All I can see is that child, half curled under another rebel who must have been trying to shield it. I don’t know if it was a boy or a girl. I don’t know—I don’t know.
My body sags with the weight of the empty holster at my hip, the weight of what I’ve done. My knees give way and I go down, dragging at Flynn’s hand. He’s forced to halt, nearly jerking my arm out of its socket trying to get me back on my feet.
“Stop,” I gasp, choking on the smell of blood on my skin. Now I understand that metallic taste, the shaking in my limbs; now I know what the Fury tastes like. Blood. “Stop—Flynn, please. Let them take me.”
“Like hell,” he says through gritted teeth. His face is unreadable.
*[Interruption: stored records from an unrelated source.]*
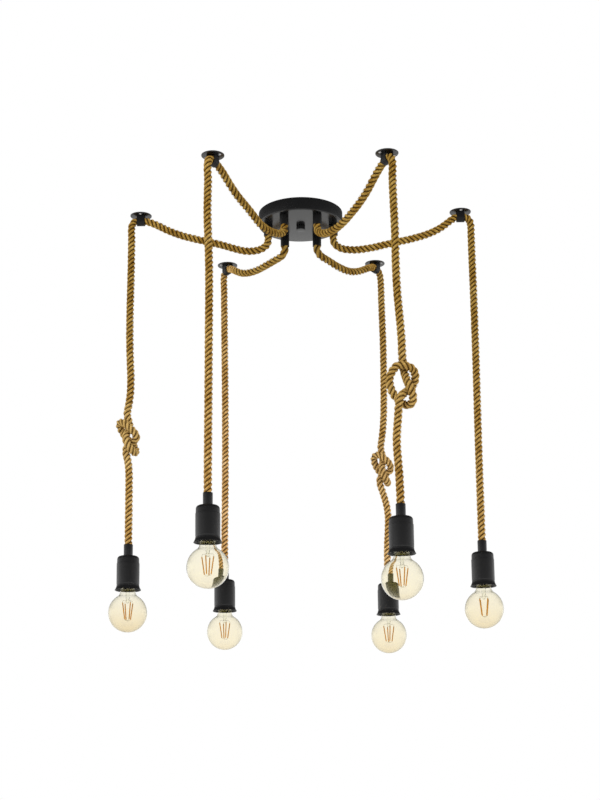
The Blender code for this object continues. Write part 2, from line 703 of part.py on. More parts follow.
def run_path(arm):
    """The rope from its canopy grip over the hook, in the arm's own plane."""
    mouth = -CANOPY_DEPTH - FIT_GAP - CANOPY_GRIP_HEIGHT
    start = mouth + CANOPY_GRIP_BORE - FIT_GAP
    end = FIT_GAP / 2 - PIVOT_DROP
    chosen = RUN_ROUTE[arm] + BEND_ROUTE[arm]
    points = [(CANOPY_GRIP_RING_R, 0, mouth - ROPE_LEAD)]
    points += [(reach, 0, height) for reach, height in chosen]
    points.append((LAMP_RADIUS[arm], 0, end))
    free = smooth_route(points, (0, 0, -1), (0, 0, -1))
    return np.vstack([[(CANOPY_GRIP_RING_R, 0, start)], free])


def knot_points(arm):
    """The knot's points, turned about the plumb line, leaning, and set in place."""
    knot, middle, turn, lean = KNOT[arm]
    points = []
    for right, front, height in knot:
        x = right * math.cos(turn) - front * math.sin(turn)
        y = right * math.sin(turn) + front * math.cos(turn)
        x -= lean * height * max(0, 1 - (height / KNOT_REACH) ** 2)
        points.append((x + middle[0], y + middle[1], height + middle[2]))
    return points


def drop_path(arm):
    """The hanging rope from below the hook into the lamp grip, measured from
    the pivot and turned into the arm's own directions."""
    end = CUP_HEIGHT + FIT_GAP + LAMP_GRIP_HEIGHT - LIP_DROP[arm]
    points = [(0, 0, -FIT_GAP / 2 - PIVOT_DROP)] + DROP_ROUTE[arm]
    if arm in KNOT:
        points += knot_points(arm) + KNOT_EXIT[arm]
    points.append((0, 0, end + ROPE_LEAD))
    turn = -math.radians(ARM_AZIMUTH[arm])
    local = []
    for right, front, height in points:
        x = right * math.cos(turn) + front * math.sin(turn)
        y = right * math.sin(turn) - front * math.cos(turn)
        local.append((x, y, height + PIVOT_DROP))
    free = smooth_route(local, (0, 0, -1), (0, 0, -1))
    floor = free[-1] - (0, 0, ROPE_LEAD + LAMP_GRIP_BORE - FIT_GAP)
    return np.vstack([free, [floor]])


def least_gap(path):
    """The least gap between the rope and itself, turns apart along its length."""
    gone = np.concatenate([[0], np.cumsum(np.linalg.norm(np.diff(path, axis=0), axis=1))])
    gaps = np.linalg.norm(path[:, None] - path[None], axis=2)
    apart = np.abs(gone[:, None] - gone[None]) > math.pi * ROPE_R
    return gaps[apart].min() - 2 * ROPE_R


def build():
    for item in list(bpy.data.objects):
        bpy.data.objects.remove(item)
    black = material("black_lacquer", (0.022, 0.022, 0.024), 0.38)
    black_steel = material("black_steel", (0.020, 0.020, 0.022), 0.45, metallic=0.3)
    zinc = material("zinc_steel", (0.55, 0.56, 0.57), 0.40, metallic=1.0)
    white = material("white_plastic", (0.78, 0.77, 0.74), 0.50)
    hemp = material("hemp_rope", (0.42, 0.28, 0.10), 0.90)
    ceramic = material("black_holder", (0.030, 0.029, 0.028), 0.50)
    glass = material("clear_glass", (0.95, 0.92, 0.84), 0.03, transmission=1.0)
    brass = material("nickel_cap", (0.62, 0.60, 0.55), 0.32, metallic=1.0)

    place("canopy", canopy_mesh(), black)
    place("crossbar", crossbar_mesh(), zinc)
    place("threaded_rod", rod_mesh(), zinc)
    place("finial_nut", finial_mesh(), black)
    place("terminal_block", block_mesh(), white)

    grip = canopy_grip_mesh()
    hook = hook_mesh()
    lamp_grip = lamp_grip_mesh()
    cup = cup_mesh()
    holder = holder_mesh()
    bulb = glass_mesh()
    base = bulb_base_mesh()
    for arm, azimuth in ARM_AZIMUTH.items():
        frame = place("arm_" + arm, None, None, turn=math.radians(azimuth))
        place("canopy_grip_" + arm, grip, black, frame,
              (CANOPY_GRIP_RING_R, 0, -CANOPY_DEPTH))
        place("ceiling_hook_" + arm, hook, black_steel, frame, (HOOK_RING_R, 0, 0))
        rope("rope_run_" + arm, run_path(arm), hemp, frame)
        pivot = place("pivot_" + arm, None, None, frame, (LAMP_RADIUS[arm], 0, -PIVOT_DROP))
        hanging = drop_path(arm)
        rope("rope_drop_" + arm, hanging, hemp, pivot)
        if arm in KNOT:
            print("least gap in the knot of", arm, round(least_gap(hanging) * 1000, 2), "mm")
        lip = (0, 0, PIVOT_DROP - LIP_DROP[arm])
        place("lamp_grip_" + arm, lamp_grip, black, pivot, lip)
        place("lamp_cup_" + arm, cup, black, pivot, lip)
        place("lampholder_" + arm, holder, ceramic, pivot, lip)
        bulb_frame = place("bulb_" + arm, None, None, pivot, lip)
        place("bulb_glass_" + arm, bulb, glass, bulb_frame)
        place("bulb_base_" + arm, base, brass, bulb_frame)


build()
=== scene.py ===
from math import atan2, ceil, cos, pi, radians, sin, sqrt, tau

import bmesh
import bpy
import numpy as np
from mathutils import Matrix, Vector


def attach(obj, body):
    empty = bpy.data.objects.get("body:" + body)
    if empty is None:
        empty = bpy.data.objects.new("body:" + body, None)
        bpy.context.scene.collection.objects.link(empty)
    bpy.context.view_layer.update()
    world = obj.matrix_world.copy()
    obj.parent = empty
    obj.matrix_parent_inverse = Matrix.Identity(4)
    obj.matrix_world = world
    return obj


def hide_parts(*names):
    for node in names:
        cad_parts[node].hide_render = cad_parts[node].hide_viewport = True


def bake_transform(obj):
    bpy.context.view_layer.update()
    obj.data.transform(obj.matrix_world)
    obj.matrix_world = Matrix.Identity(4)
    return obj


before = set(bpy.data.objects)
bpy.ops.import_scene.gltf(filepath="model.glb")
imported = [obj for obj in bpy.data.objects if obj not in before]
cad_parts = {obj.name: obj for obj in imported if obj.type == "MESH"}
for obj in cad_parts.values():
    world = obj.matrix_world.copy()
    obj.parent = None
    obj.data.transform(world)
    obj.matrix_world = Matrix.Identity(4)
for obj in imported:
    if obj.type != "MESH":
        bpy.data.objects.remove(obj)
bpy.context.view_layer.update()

# The camera stands below the lamps, a little over three metres in front of them,
# and looks up by twelve degrees. Lengths on the picture are in pixels of a frame
# 600 wide and 800 high.
FRAME_HEIGHT = 800
FOCAL_LENGTH = 1618.5
OPTICAL_ROW = 525.8
FILM_HEIGHT = 36.0
CAMERA_PLACE = (0.0001, -3.2735, -1.3832)
CAMERA_PITCH = radians(12)
CAMERA_YAW = radians(-0.157)
CAMERA_ROLL = radians(-0.653)


def placed(name, data):
    """A new object in the scene."""
    item = bpy.data.objects.new(name, data)
    bpy.context.collection.objects.link(item)
    return item


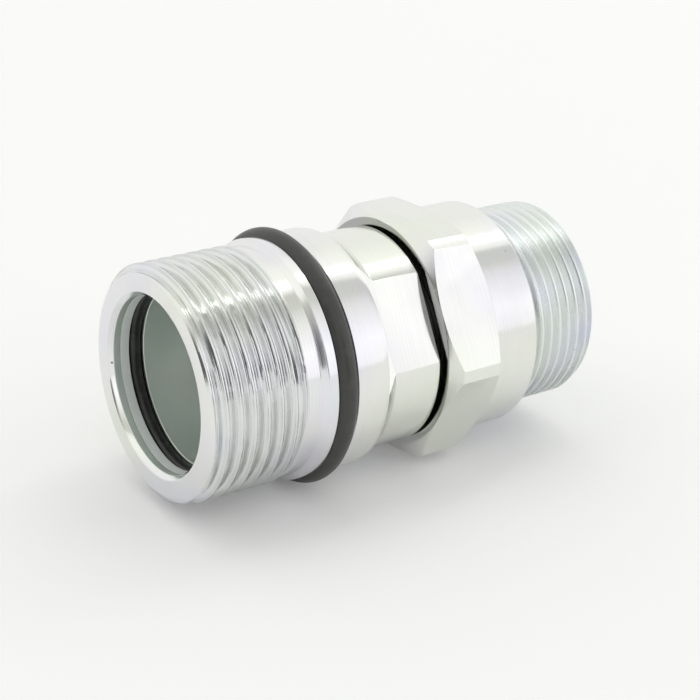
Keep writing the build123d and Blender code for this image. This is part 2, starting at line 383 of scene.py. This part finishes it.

He won’t listen to me. Right now I don’t have the strength to argue with him. He’s made his choice, and if I keep slowing him down he’s going to die for it.
I drag myself to my feet, leaning on him heavily. He grunts with effort, or pain, or acknowledgment, and we set off down the corridor once more.
The shakes hit me like a mag-lev train, ten times worse than on the island Flynn showed me to the east. Worse than after my first combat mission. Because this is nothing like that. No part of my training told me how to comprehend the massacre of unarmed innocents. Of children. My mind is tight and cold, like Flynn’s hand around my wrist, and I can’t break out through the narrow bands of panic and horror. Everywhere I look I see blood, smell blood. On my skin, my clothes, in my hair. I fight down my nausea, simply because I can’t stop, not while we’re running for Flynn’s life from people who think he’s turned on them.
Abruptly I see the end looming, the point at which I can’t function—exhaustion, shock, guilt, and grief tangled together. It’s like a rapidly approaching cliff, and I know that if Flynn pulls me off the edge I might never find my feet again.
I wish he’d just let them have me, and go. Anything would be easier than this.
And then he does pull me forward, wrapping his arm around my waist and leaping from a ledge. For a wild, confused moment we’re falling—and then we hit frigid water. It closes over my head, and my mind goes numb.
In her dream she’s choking, gasping for air where there is none, the vacuum of space closing around her. There are no stars, because there are never any stars here, only a thick darkness that rushes down her throat and into her heart. She dreams of drowning.
I KEEP AN ARM AROUND HER, struggling through mud and water as I drag her forward. Dimly, I hear McBride shouting some distance back, trying to find someone who can fit through the same crack I pulled Jubilee into. Silent but for soft splashes, we disappear into the dark.
I can almost feel Orla with me as I find my way to our rock. She had me rehearse the route so many times when I was a child, so I could get here with my eyes closed if there was ever a raid. The rock is about six feet long and only a couple of feet above the water. Not even Sean knows this secret.